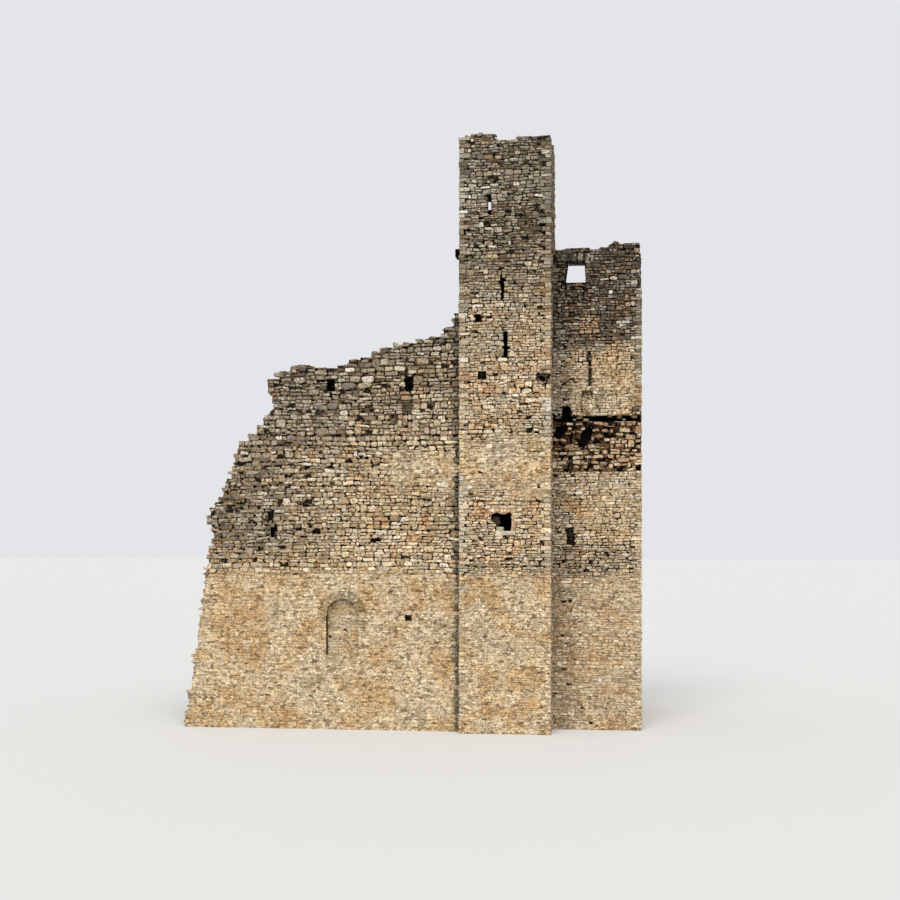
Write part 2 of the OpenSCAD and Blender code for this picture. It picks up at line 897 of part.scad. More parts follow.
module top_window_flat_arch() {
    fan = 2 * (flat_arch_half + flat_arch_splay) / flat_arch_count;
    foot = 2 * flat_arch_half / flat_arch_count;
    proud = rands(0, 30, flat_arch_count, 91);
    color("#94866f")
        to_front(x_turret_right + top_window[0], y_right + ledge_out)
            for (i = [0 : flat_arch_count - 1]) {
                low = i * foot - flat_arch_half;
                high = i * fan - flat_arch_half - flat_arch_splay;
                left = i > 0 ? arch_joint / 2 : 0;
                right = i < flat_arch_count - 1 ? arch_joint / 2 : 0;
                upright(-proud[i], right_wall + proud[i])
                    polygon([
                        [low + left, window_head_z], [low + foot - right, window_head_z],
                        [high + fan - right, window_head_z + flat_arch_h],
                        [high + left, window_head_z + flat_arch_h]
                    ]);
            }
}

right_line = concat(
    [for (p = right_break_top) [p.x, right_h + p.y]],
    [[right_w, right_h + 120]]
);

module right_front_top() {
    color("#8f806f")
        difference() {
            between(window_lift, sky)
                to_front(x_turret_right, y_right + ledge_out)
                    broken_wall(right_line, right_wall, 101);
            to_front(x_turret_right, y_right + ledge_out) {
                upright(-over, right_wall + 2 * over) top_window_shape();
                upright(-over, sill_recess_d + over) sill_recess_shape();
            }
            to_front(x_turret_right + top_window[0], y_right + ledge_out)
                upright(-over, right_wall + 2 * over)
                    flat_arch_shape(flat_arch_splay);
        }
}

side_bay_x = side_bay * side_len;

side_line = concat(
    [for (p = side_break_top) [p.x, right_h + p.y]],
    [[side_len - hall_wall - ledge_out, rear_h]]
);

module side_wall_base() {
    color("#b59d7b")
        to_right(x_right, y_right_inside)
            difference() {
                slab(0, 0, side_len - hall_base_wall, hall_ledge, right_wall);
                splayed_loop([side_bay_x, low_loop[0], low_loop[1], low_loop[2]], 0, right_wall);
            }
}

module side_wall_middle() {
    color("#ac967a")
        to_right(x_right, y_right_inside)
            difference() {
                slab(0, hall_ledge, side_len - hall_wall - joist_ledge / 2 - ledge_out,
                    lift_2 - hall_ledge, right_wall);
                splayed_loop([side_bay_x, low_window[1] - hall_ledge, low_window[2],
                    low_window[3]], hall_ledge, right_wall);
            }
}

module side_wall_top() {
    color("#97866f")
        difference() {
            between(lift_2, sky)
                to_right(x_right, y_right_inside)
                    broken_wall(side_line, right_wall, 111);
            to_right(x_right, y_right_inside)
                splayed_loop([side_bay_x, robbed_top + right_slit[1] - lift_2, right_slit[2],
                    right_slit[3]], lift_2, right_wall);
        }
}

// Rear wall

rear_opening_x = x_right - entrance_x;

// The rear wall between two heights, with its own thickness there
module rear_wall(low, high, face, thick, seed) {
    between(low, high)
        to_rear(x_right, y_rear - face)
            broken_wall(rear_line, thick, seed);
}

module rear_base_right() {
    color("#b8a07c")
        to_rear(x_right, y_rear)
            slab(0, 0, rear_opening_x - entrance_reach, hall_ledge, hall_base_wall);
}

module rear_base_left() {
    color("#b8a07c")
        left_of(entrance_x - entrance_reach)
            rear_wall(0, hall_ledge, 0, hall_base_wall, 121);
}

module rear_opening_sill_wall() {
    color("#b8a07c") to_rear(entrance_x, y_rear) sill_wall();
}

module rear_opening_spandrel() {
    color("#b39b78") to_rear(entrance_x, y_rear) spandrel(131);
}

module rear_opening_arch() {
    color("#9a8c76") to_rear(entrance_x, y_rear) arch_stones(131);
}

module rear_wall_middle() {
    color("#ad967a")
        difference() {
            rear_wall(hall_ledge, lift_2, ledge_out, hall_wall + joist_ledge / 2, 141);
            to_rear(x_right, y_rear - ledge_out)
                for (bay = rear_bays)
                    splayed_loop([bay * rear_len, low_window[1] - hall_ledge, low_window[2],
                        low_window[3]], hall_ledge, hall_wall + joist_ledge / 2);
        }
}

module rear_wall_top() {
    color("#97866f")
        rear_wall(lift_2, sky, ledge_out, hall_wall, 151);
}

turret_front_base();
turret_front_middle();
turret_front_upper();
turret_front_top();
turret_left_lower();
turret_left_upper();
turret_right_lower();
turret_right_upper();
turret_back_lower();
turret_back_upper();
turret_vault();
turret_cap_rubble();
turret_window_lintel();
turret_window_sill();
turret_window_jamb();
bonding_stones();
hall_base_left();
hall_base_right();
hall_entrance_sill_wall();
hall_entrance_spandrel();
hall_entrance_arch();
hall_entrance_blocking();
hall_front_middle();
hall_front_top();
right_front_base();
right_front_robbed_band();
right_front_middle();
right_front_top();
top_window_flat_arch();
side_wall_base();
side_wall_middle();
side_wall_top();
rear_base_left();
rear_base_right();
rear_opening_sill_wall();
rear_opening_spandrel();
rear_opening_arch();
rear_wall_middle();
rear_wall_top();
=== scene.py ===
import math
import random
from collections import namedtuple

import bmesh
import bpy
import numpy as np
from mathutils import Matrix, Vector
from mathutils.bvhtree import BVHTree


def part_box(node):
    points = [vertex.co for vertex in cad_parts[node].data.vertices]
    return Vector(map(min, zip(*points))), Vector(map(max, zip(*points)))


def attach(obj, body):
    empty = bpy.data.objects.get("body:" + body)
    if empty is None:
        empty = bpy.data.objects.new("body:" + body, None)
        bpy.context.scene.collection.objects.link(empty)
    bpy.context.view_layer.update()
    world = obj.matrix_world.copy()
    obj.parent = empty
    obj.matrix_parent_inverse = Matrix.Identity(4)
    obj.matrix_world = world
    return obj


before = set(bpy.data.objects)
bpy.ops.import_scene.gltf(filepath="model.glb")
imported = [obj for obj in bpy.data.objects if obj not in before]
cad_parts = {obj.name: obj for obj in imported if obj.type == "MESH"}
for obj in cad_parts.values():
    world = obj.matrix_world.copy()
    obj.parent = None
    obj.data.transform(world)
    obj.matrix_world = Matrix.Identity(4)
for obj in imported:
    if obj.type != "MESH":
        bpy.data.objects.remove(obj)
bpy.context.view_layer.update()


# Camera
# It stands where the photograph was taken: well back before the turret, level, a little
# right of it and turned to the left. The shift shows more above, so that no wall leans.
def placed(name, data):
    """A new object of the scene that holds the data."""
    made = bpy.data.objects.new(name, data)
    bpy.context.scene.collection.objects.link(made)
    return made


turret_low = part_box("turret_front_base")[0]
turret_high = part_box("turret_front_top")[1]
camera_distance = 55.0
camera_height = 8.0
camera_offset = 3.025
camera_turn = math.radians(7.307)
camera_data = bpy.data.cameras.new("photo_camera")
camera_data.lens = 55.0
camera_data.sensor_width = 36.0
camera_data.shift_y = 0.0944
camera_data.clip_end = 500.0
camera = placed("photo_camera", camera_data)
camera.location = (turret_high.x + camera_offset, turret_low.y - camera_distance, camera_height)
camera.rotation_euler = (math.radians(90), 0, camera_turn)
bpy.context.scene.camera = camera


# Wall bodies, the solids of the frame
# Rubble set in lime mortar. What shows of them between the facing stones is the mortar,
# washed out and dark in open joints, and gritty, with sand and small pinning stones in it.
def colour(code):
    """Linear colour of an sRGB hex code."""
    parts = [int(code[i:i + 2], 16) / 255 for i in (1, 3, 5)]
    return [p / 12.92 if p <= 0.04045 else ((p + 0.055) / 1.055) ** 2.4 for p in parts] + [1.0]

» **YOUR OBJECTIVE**
Both the line with "turret_front_base();" and the line with "obj.data.transform(world)" belong in the extract, along with every line between them; set down those lines exactly and only.

» **RESPONSE TO THIS EXERCISE**
turret_front_base();
turret_front_middle();
turret_front_upper();
turret_front_top();
turret_left_lower();
turret_left_upper();
turret_right_lower();
turret_right_upper();
turret_back_lower();
turret_back_upper();
turret_vault();
turret_cap_rubble();
turret_window_lintel();
turret_window_sill();
turret_window_jamb();
bonding_stones();
hall_base_left();
hall_base_right();
hall_entrance_sill_wall();
hall_entrance_spandrel();
hall_entrance_arch();
hall_entrance_blocking();
hall_front_middle();
hall_front_top();
right_front_base();
right_front_robbed_band();
right_front_middle();
right_front_top();
top_window_flat_arch();
side_wall_base();
side_wall_middle();
side_wall_top();
rear_base_left();
rear_base_right();
rear_opening_sill_wall();
rear_opening_spandrel();
rear_opening_arch();
rear_wall_middle();
rear_wall_top();
=== scene.py ===
import math
import random
from collections import namedtuple

import bmesh
import bpy
import numpy as np
from mathutils import Matrix, Vector
from mathutils.bvhtree import BVHTree


def part_box(node):
    points = [vertex.co for vertex in cad_parts[node].data.vertices]
    return Vector(map(min, zip(*points))), Vector(map(max, zip(*points)))


def attach(obj, body):
    empty = bpy.data.objects.get("body:" + body)
    if empty is None:
        empty = bpy.data.objects.new("body:" + body, None)
        bpy.context.scene.collection.objects.link(empty)
    bpy.context.view_layer.update()
    world = obj.matrix_world.copy()
    obj.parent = empty
    obj.matrix_parent_inverse = Matrix.Identity(4)
    obj.matrix_world = world
    return obj


before = set(bpy.data.objects)
bpy.ops.import_scene.gltf(filepath="model.glb")
imported = [obj for obj in bpy.data.objects if obj not in before]
cad_parts = {obj.name: obj for obj in imported if obj.type == "MESH"}
for obj in cad_parts.values():
    world = obj.matrix_world.copy()
    obj.parent = None
    obj.data.transform(world)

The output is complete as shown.